In sum, although conclusory, Mathurin's statement that he was never given Miranda warnings was sufficiently factual and specific to require an evidentiary hearing, and we remand for such a hearing.   We note that there have been two trials in this matter, at which law enforcement agents have testified extensively with respect to the giving of such warnings;  Mathurin did not testify at either trial.   The parties are free to stipulate to the use or incorporation of the pertinent trial testimony to constitute or supplement the record of the required hearing.   In the absence of stipulation, the usual rules governing the use of prior testimony would of course apply.

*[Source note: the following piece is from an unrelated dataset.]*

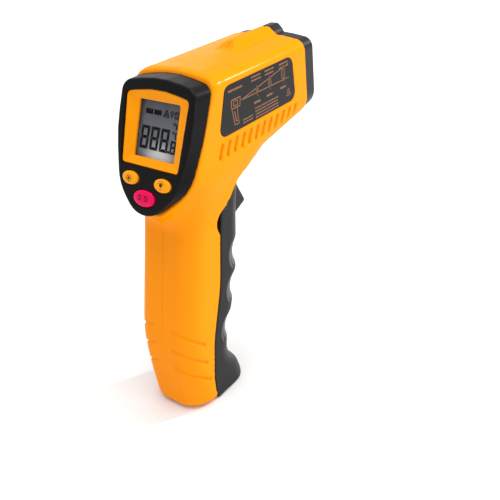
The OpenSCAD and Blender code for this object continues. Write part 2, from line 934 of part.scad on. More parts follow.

Following the evidentiary hearing, the district court should determine whether or not Miranda warnings were given.   If the court determines that such warnings were given and that Mathurin voluntarily waived his Miranda rights, see, e.g., Colorado v. Connelly, 479 U.S. at 169-70, 107 S.Ct. 515, the court should deny the motion to suppress.   If the district court denies the motion to suppress, Mathurin may file a new notice of appeal from that decision.   If the district court determines that the government failed to prove that Miranda warnings were given, it should suppress Mathurin's postarrest statements that resulted from custodial interrogation.   If the court suppresses those statements, finds that their admission was not harmless, and orders a new trial, that ruling would be subject to an immediate appeal by the government pursuant to 18 U.S.C. § 3731 (1994);  until the resolution of such an appeal or until the government's time to appeal has expired, the judgment of conviction shall remain in place.   In the event that the court grants the motion to suppress but does not order a new trial, the present appeal will be reinstated, without need for a new notice of appeal, upon notice by either party to this Court by letter that the district court has so ruled.   The record on appeal shall be supplemented with the record of the proceedings and rulings on remand.   Any such new or reinstated appeal shall be referred to this panel.

The matter is remanded for further proceedings in accordance with the foregoing.   The mandate shall issue forthwith.